We’ve all had it happen to us at some point in our career. The idea that really lit a fire under us, that recharged our enthusiasm, that prompted us to spend our free time researching. The idea that was our chance to introduce something new that would save time, save money, help users, open doors to new opportunities for ourselves, our employers, our customers. The idea that we were sure people could easily agree to.
Until we talked to a manager—especially a skeptical one.
Technical writers run into more than their fair share of these brick walls. Changing technologies and newly discovered best practices give us ample opportunity to come up with new ideas and better ways of helping our users. And each new idea is another opportunity to run into a yes or a no or a maybe.

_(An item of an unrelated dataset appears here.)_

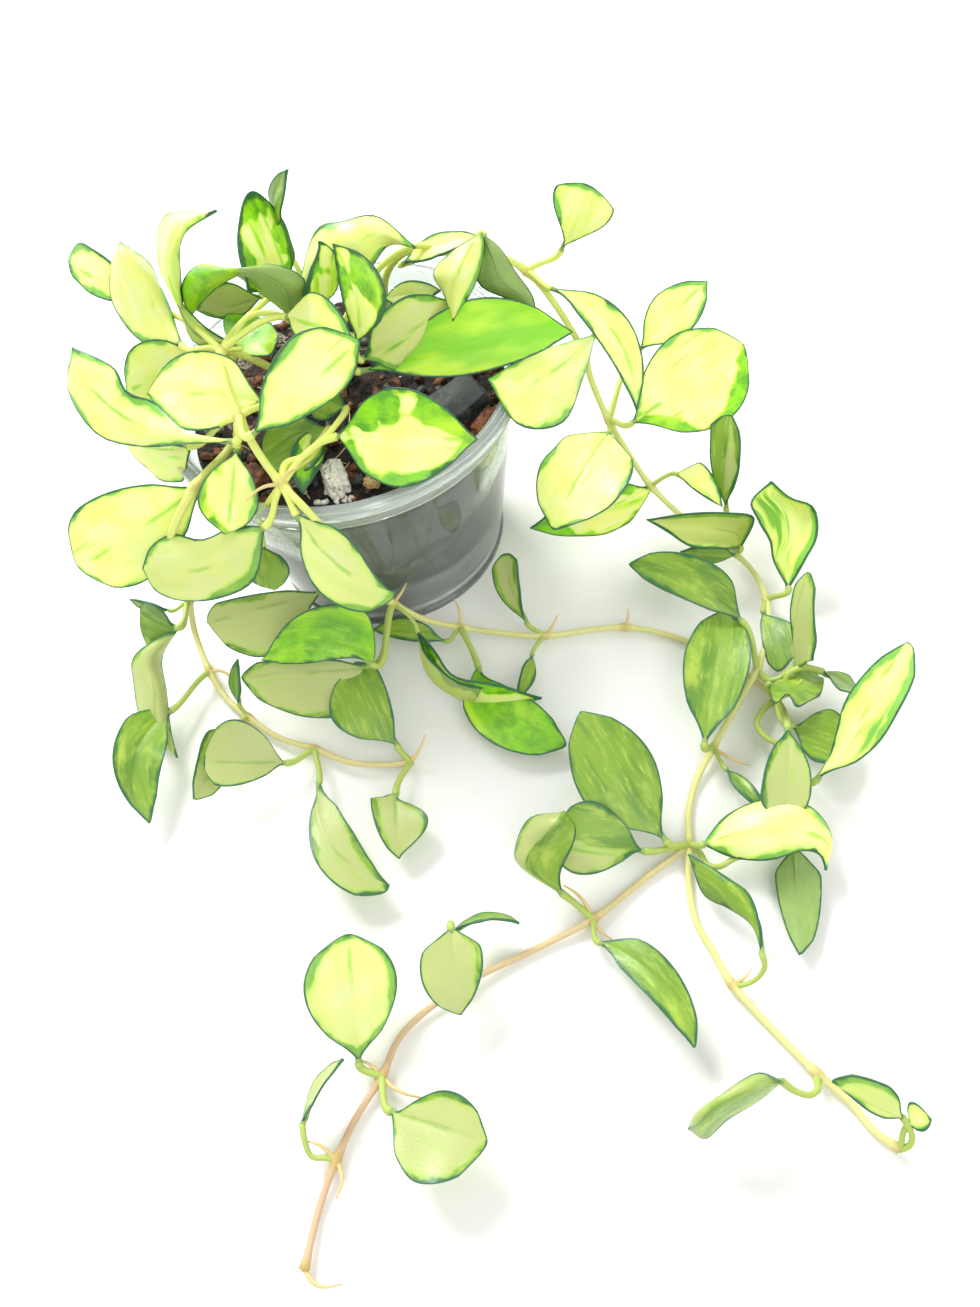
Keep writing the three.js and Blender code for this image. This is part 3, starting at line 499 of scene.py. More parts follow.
def leaf_lines(leaf):
    """A leaf's midrib and its axes along it. At roll 0 its upper face looks up as far as it can.
    Hook bends the last part of the blade towards its underside, in degrees."""
    if "rails" in leaf:
        return railed_lines(leaf)
    base = Vector(leaf["base"])
    along = Vector(leaf["tip"]) - base
    long = along.length
    along.normalize()
    level = along.cross(UP).normalized()
    lifted = level.cross(along)
    roll = math.radians(leaf["roll"])
    side = level * math.cos(roll) + lifted * math.sin(roll)
    face = side.cross(along)
    arch, lean, curl = leaf.get("arch", 0.08), leaf.get("lean", 0), leaf.get("curl", 0)
    twist = math.radians(leaf.get("twist", 0))
    hook = math.radians(leaf.get("hook", 0))
    hook_from = leaf.get("hook_from", HOOK_FROM)

    def straight(u):
        bow = 4 * u * (1 - u)
        late = (max(0, u - CURL_FROM) / (1 - CURL_FROM)) ** 2
        return base + along * long * u + face * (arch * bow + curl * late) * long + side * lean * bow * long

    def heading_at(u):
        return (straight(u + LOOK_AROUND) - straight(u - LOOK_AROUND)).normalized()

    def midrib(u):
        if not hook or u <= hook_from:
            return straight(u)
        start, ahead = straight(hook_from), heading_at(hook_from)
        across = (side - ahead * side.dot(ahead)).normalized()
        reach = (1 - hook_from) * long
        angle = hook * (u - hook_from) / (1 - hook_from)
        radius = reach / hook
        down = across.cross(ahead) * radius * (1 - math.cos(angle))
        return start + ahead * radius * math.sin(angle) - down

    def axes(u):
        heading = (midrib(u + LOOK_AROUND) - midrib(u - LOOK_AROUND)).normalized()
        across = (side - heading * side.dot(heading)).normalized()
        across.rotate(Matrix.Rotation(twist * (u - 0.5), 3, heading))
        return heading, across, across.cross(heading)

    return midrib, axes, long


def half_width(u, full, slim, blunt, point):
    """How much of its whole reach one side of a blade has at u."""
    neck = min(1, NECK_SHARE + (1 - NECK_SHARE) * min(1, u / NECK_LONG))
    end = 1 - POINT_NARROWS * max(0, (u - POINT_FROM) / (1 - POINT_FROM)) * point
    if u < full:
        return neck * math.sin(math.pi / 2 * u / full) ** slim
    return end * max(0, math.cos(math.pi / 2 * (u - full) / (1 - full))) ** blunt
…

I’ve been blessed with managers who said yes more often than not, and with managers who were generous with maybe, usually telling me “You’ve piqued my interest. I have some questions; come back with the answers in a week and we’ll see where to go from there.” And I’ve had managers who couldn’t muster even a maybe, whose responses consistently alternated between the following:
- We’re not ready for that.
- It will never work.
- Who will do it? (or, If you do it, will I have to take something else of yours and reassign it to someone who will have to be trained?)
- Dead silence
It turns out there’s at least 64 other creativity-killing stock responses. James Lukaszewski wrote out the list in an article for The Public Relations Strategist, titled “You Can’t Be Serious!: Responses That Stifle Creativity.” (The link leads to a PDF file, so be patient while Acrobat loads.)
The list was written with the intent that it would serve as a reference to things to avoid saying altogether. But it also can serve as a useful tool to help bulletproof pitches and create counter-responses beforehand.
How many of these have you been on the receiving end of? And how did you deal with them?